11            While the preceding factors are relevant to the inquiry, we conclude under the somewhat tortured history of this case that the fourth factor under Wollman is the most important.  This factor asks whether the further delay is for legitimate or dilatory reasons.  And it is on this factor that we find the trial court’s decision lacking because the court said it was not going to “pass judgment” on that history.  However, we conclude that the legitimacy of a request for a further adjournment cannot be divorced from prior history in the case.  That is especially so where, as here, the reasons for the further continuance—the failure to notify witnesses or the absence of such witnesses—are the same as asserted in the past.  We agree with Senecal that the trial court’s decision is lacking on this critical point. 

12            In some instances, a reviewing court may look to the entire record to affirm a trial court’s discretionary ruling when the trial court has failed to adequately explain its ruling.  Tralmer Sales & Serv., Inc. v. Erickson, 186 Wis. 2d 549, 573, 521 N.W.2d 182 (Ct. App. 1994).  However, we are not obligated to do so.  Here, the trial court is in the better position to assess the legitimacy of the State’s latest request for an adjournment in light of the prior history of the case.
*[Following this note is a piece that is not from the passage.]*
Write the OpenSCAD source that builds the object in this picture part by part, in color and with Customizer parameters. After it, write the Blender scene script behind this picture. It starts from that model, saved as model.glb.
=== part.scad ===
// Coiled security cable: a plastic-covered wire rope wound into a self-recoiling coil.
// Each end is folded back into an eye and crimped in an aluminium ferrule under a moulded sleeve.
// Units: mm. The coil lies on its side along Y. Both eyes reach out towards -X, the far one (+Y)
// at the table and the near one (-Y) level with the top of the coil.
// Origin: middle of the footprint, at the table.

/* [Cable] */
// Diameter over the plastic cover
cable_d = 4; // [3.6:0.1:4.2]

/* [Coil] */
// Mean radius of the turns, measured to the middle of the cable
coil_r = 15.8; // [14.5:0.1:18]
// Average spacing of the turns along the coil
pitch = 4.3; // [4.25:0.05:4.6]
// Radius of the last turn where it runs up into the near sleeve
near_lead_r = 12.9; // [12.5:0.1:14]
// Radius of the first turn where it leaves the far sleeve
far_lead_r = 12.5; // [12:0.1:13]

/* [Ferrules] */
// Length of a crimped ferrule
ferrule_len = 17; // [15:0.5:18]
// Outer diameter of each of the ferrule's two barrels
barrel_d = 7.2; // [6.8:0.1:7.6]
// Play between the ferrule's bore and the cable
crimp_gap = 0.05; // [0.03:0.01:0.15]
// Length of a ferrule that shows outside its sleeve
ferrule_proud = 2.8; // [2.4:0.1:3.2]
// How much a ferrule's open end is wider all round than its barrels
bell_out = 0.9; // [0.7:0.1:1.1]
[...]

13            We conditionally reverse the order finding Senecal’s refusal improper.  We remand for the trial court to reconsider the State’s August 7, 2000 request for a further continuance under the Wollman factors, especially whether the request was for a legitimate reason.[5] 

14            If, after readdressing the issue, the trial court concludes that the State’s August 7, 2000 request for a further continuance was proper, the court is authorized to reinstate the revocation order.  On the other hand, if the court concludes that the State’s latest request for a further continuance was improper, our reversal of the revocation order stands.
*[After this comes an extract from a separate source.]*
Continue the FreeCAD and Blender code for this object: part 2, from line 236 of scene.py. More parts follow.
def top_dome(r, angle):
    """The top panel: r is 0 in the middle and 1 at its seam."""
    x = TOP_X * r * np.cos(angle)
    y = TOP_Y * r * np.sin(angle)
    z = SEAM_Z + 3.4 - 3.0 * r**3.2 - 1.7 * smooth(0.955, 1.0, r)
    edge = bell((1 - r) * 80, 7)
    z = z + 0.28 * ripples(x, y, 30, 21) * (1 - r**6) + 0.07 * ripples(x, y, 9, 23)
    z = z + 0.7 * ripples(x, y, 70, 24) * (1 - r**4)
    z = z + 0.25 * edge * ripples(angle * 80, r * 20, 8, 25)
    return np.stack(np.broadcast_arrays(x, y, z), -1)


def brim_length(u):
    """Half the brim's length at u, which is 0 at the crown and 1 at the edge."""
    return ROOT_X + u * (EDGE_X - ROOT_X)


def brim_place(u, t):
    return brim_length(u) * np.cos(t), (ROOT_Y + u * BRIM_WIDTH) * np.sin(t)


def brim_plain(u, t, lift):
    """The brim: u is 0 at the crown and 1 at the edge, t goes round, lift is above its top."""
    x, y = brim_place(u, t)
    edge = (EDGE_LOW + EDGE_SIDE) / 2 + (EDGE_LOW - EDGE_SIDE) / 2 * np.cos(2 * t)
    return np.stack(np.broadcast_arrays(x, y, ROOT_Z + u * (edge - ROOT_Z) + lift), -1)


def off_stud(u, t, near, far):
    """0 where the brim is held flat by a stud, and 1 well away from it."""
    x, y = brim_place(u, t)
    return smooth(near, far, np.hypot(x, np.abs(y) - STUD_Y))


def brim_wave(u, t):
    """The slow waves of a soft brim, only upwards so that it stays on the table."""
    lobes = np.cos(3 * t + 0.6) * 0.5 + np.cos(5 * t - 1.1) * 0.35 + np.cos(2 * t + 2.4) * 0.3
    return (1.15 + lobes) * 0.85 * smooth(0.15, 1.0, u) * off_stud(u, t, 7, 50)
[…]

By the Court.—Order reversed and cause remanded with directions.

This opinion will not be published.  See Wis. Stat. Rule 809.23(1)(b)4.

 



[1]  This appeal is decided by one judge pursuant to Wis. Stat. § 752.31(2)(a) (1999-2000).  All references to the Wisconsin Statutes are to the 1999-2000 version unless otherwise noted.

[2]  The order states that Senecal’s refusal was “unreasonable.”  “Reasonableness” was once the test for a refusal under the Implied Consent Law.  See, e.g., Wis. Stat. § 343.305(2)(b)5 (1975).  However, the test under current law is whether the refusal was “improper.”  Wis. Stat. § 343.305(10)(a).
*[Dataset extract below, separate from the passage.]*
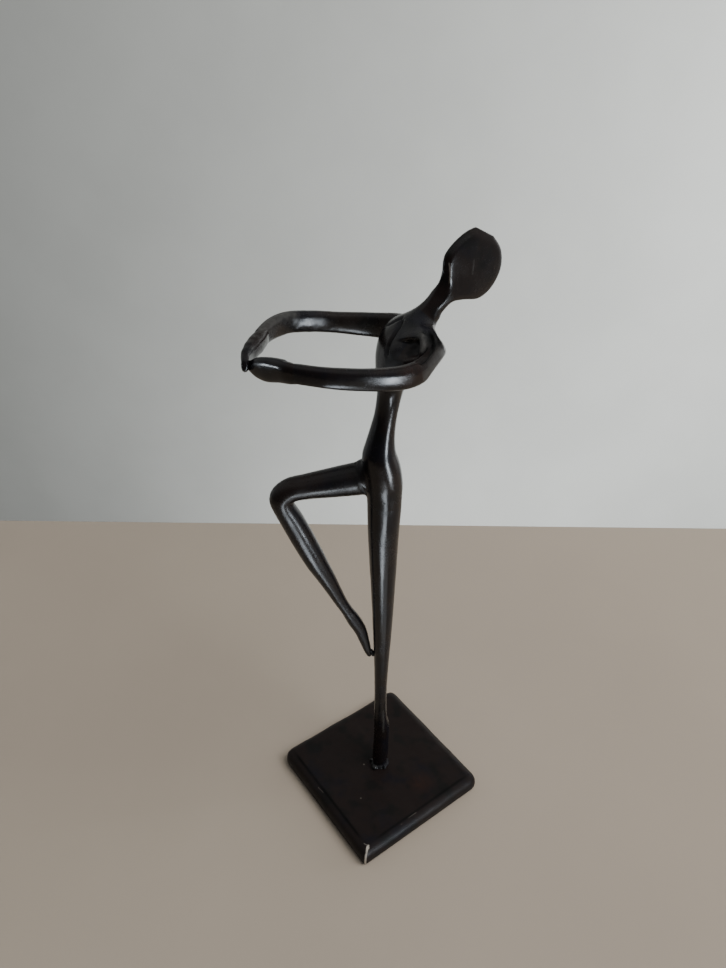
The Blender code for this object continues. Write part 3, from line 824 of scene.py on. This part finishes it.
# ---------------------------------------------------------------- placing the pieces

PLATE_TO_WORLD = Matrix.Diagonal((MM, MM, MM, 1.0))
FIGURE_TO_WORLD = (Matrix.Rotation(FIGURE_TURN, 4, "Z")
                   @ Matrix.Translation((-FOOT_OFFSET * MM, 0.0, 0.0)) @ PLATE_TO_WORLD)


def place(name, mesh, slot_name, material, to_world=FIGURE_TO_WORLD):
    """The visual piece that stands for a CAD node, from a mesh in millimetres."""
    mesh.transform(to_world)
    mesh.shade_smooth()
    mesh.materials.clear()
    mesh.materials.append(material)
    piece = bpy.data.objects.new(name + "_cast", mesh)
    bpy.context.scene.collection.objects.link(piece)
    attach(piece, ROOT)
    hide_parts(name)
    return piece


# ---------------------------------------------------------------- materials

# A Mix node has a socket of each name for every data type, so its colours go by number
MIX_FIRST_COLOUR, MIX_SECOND_COLOUR, MIX_COLOUR_RESULT = 6, 7, 2


class Recipe:
    """A node material in the making: most calls add a node and return its output."""

    def __init__(self, name):
        self.material = bpy.data.materials.new(name)
        self.material.use_nodes = True
        self.tree = self.material.node_tree
        self.shader = self.tree.nodes["Principled BSDF"]
        self.place = self.node("ShaderNodeTexCoord").outputs["Object"]

    def node(self, kind, **settings):
        item = self.tree.nodes.new(kind)
        for setting, value in settings.items():
            setattr(item, setting, value)
        return item

    def feed(self, socket, value):
        """Puts a number, a colour or another node's output into a socket."""
        if isinstance(value, bpy.types.NodeSocket):
            self.tree.links.new(value, socket)
        else:
            socket.default_value = value

    def noise(self, size, detail=3.0, seed=0.0, roughness=0.55, stretch=(1.0, 1.0, 1.0)):
        """Cloudy values round 0.5, with clouds about size metres across."""
        shift = self.node("ShaderNodeMapping")
        self.feed(shift.inputs["Vector"], self.place)
        shift.inputs["Location"].default_value = (seed, 2.3 * seed, -1.7 * seed)
        shift.inputs["Scale"].default_value = stretch
        item = self.node("ShaderNodeTexNoise")
        self.feed(item.inputs["Vector"], shift.outputs["Vector"])
        item.inputs["Scale"].default_value = 1.0 / size
        item.inputs["Detail"].default_value = detail
        item.inputs["Roughness"].default_value = roughness
        return item.outputs["Fac"]

    def ramp(self, value, low, high, start=0.0, end=1.0):
        """Turns low..high into start..end, smoothly, and holds the ends."""
        item = self.node("ShaderNodeMapRange", interpolation_type="SMOOTHSTEP")
        self.feed(item.inputs["Value"], value)
        item.inputs["From Min"].default_value = low
        item.inputs["From Max"].default_value = high
        item.inputs["To Min"].default_value = start
        item.inputs["To Max"].default_value = end
        return item.outputs["Result"]

    def math(self, operation, first, second=0.0):
        item = self.node("ShaderNodeMath", operation=operation)
        self.feed(item.inputs[0], first)
        self.feed(item.inputs[1], second)
        return item.outputs["Value"]

    def blend(self, share, first, second):
        """The first colour where share is 0 and the second where it is 1."""
        item = self.node("ShaderNodeMix", data_type="RGBA")
        self.feed(item.inputs["Factor"], share)
        self.feed(item.inputs[MIX_FIRST_COLOUR], first)
        self.feed(item.inputs[MIX_SECOND_COLOUR], second)
        return item.outputs[MIX_COLOUR_RESULT]

    def attribute(self, name):
        return self.node("ShaderNodeAttribute", attribute_name=name).outputs["Fac"]

    def streaky(self, name, seed):
        """A painted value, broken up into streaks."""
        streaks = self.ramp(self.noise(0.0025, 4.0, seed, 0.7), 0.30, 0.62, 0.35, 1.0)
        return self.math("MULTIPLY", self.attribute(name), streaks)

    def finish(self, colour, roughness, relief, depth, specular=0.5, metallic=0.0):
        """The material, with relief as a bump of that depth in metres."""
        self.feed(self.shader.inputs["Base Color"], colour)
        self.feed(self.shader.inputs["Roughness"], roughness)
        self.feed(self.shader.inputs["Metallic"], metallic)
        self.shader.inputs["Specular IOR Level"].default_value = specular
        bump = self.node("ShaderNodeBump")
        bump.inputs["Distance"].default_value = depth
        self.feed(bump.inputs["Height"], relief)
        self.feed(self.shader.inputs["Normal"], bump.outputs["Normal"])
        return self.material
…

[3]  In State v. Wollman, 86 Wis. 2d 459, 273 N.W.2d 225 (1979), the issue was whether the trial court erred by denying the defendant’s motion for a continuance.  Id. at 468.  In light of that, the supreme court said that the public interest in the prompt and efficient administration of justice must be balanced against the defendant’s constitutional right to adequate representation by counsel.  Id.  Here, the issue is whether the trial court erred by granting the State’s motion for a continuance.  So Senecal’s right to adequate representation by counsel is not implicated.  

[4]  Wollman sets out a sixth factor where the defendant has sought the continuance based upon the alleged unavailability of counsel—whether the lead counsel has associates prepared to try the case.  Wollman, 86 Wis. 2d at 470.  This added factor is not relevant to this case since the State, not Senecal, sought the continuance.

[5] In so doing, the court may wish to consider our observations in Eden Stone Co. v. Oakfield Stone Co., 166 Wis. 2d 105, 114, 479 N.W.2d 557 (Ct. App. 1991) where we said:

     Continuances and delay are the bane of the judicial system….

     Perhaps in earlier and more leisurely times, the type of adjournment sought in this case would have been routinely granted.  However, given the volume of litigation burdening the trial courts, the bar and litigants must understand that Wisconsin trial judges will monitor their calendars to avoid the damaging effects of unwarranted delay.